STATEMENT OF THE FACTS AND PROCEDURAL HISTORY ¶2. In July 2010, John Caston admitted to participating in ten armed robberies committed
in Hinds County over the course of two days. Caston’s confession also identified four other
people involved in the armed robberies (Caston’s “co-defendants”). Caston was indicted on
October 27, 2010, for ten counts of armed robbery in violation of Mississippi Code
Annotated section 97-3-79 (Rev. 2006) with a firearm enhancement under Mississippi Code
Annotated section 97-37-37 (Rev. 2006). Each of his four co-defendants was also indicted
on October 27, 2010, for the same ten counts of armed robbery with a firearm enhancement.

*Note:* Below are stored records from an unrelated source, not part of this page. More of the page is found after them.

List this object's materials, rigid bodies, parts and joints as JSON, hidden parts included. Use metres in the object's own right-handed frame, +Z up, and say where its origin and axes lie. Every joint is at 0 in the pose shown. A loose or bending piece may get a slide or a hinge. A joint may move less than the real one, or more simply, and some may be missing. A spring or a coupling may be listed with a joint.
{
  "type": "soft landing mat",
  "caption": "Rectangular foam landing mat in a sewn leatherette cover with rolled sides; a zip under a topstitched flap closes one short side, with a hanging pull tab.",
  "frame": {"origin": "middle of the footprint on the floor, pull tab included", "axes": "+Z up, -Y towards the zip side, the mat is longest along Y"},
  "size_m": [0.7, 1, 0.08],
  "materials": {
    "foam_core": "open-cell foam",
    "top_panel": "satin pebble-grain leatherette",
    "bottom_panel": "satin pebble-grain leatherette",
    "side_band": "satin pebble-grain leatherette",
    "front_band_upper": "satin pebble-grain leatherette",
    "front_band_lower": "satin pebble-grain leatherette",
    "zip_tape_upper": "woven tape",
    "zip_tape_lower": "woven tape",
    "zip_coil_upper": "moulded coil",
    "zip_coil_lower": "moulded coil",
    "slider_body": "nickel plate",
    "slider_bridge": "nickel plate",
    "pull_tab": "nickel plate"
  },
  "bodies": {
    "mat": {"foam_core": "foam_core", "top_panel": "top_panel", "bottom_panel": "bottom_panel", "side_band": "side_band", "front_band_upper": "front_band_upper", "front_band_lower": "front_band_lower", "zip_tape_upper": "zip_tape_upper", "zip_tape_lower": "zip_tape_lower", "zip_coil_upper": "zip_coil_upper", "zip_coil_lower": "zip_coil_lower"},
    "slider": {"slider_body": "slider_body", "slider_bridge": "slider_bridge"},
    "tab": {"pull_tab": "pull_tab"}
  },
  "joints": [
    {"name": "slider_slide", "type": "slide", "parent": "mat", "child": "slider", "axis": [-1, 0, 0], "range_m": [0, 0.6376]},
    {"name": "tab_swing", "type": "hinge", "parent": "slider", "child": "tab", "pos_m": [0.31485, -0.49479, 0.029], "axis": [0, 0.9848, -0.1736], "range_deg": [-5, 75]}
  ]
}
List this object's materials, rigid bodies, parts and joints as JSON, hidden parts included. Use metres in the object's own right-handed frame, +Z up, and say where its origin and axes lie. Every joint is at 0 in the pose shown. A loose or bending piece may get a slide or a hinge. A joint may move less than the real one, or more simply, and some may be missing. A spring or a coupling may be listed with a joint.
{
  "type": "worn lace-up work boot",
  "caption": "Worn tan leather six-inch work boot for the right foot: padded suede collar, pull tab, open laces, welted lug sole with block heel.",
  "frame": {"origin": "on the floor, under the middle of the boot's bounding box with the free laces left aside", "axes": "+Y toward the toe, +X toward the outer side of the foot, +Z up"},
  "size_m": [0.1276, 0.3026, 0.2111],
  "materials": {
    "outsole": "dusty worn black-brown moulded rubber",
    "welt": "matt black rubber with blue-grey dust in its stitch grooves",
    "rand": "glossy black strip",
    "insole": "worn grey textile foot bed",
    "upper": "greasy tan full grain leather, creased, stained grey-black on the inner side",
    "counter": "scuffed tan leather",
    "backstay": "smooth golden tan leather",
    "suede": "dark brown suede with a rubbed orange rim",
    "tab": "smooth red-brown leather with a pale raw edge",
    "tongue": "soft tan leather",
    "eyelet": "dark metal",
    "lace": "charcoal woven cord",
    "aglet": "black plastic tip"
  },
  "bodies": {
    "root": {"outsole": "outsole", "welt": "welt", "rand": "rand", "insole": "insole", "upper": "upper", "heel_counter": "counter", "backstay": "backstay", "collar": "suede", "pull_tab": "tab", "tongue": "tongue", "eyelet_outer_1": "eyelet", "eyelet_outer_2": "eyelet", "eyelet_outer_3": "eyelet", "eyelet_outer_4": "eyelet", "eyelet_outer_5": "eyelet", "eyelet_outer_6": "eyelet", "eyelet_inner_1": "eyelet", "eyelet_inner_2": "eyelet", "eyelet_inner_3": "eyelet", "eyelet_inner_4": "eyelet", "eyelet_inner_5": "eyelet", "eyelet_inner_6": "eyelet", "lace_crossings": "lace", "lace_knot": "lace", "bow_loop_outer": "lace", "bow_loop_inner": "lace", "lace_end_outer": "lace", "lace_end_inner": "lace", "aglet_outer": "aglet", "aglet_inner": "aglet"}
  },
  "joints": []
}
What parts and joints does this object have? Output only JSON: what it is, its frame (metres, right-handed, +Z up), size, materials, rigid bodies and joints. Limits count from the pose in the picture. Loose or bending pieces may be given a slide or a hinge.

¶3. On April 11, 2011, Caston entered a guilty plea to all ten counts of armed robbery
with a firearm, which the Hinds County Circuit Court accepted. The trial court sentenced
Caston to a term of thirty years on each count to be served concurrently in the custody of the
Mississippi Department of Corrections (MDOC).1
¶4. Caston subsequently filed his PCR motion on August 10, 2020. He requested that the
trial court grant him an evidentiary hearing on the ground that Caston’s sentence was
disproportionate to the sentences his co-defendants received in violation of his Eighth
Amendment rights and to re-examine his sentence as a youth offender. Caston argued his
PCR motion was not procedurally barred because he could not have raised his claim at trial,
1 The following facts are not in the record but were accepted as true in the trial court’s order denying Caston’s PCR motion. In July 2011, one of his co-defendants entered a guilty plea to two counts on a reduced charge of simple robbery and received a fifteen-year sentence for each count, to be served concurrently. A second co-defendant then entered a guilty plea in September 2011 and pled guilty to two counts on the reduced charge of simple robbery and received a fifteen-year sentence on each count to be served concurrently.
2 as he was sentenced before his co-defendants, or on direct appeal, as he had waived that right
by pleading guilty, and because his claim involved a fundamental-rights exception. The trial
court denied him an evidentiary hearing and dismissed Caston’s PCR motion upon finding
that his co-defendants were convicted of lesser charges; he agreed to his thirty-year sentence
at the sentencing hearing without objection; and his youth was not a determinative factor.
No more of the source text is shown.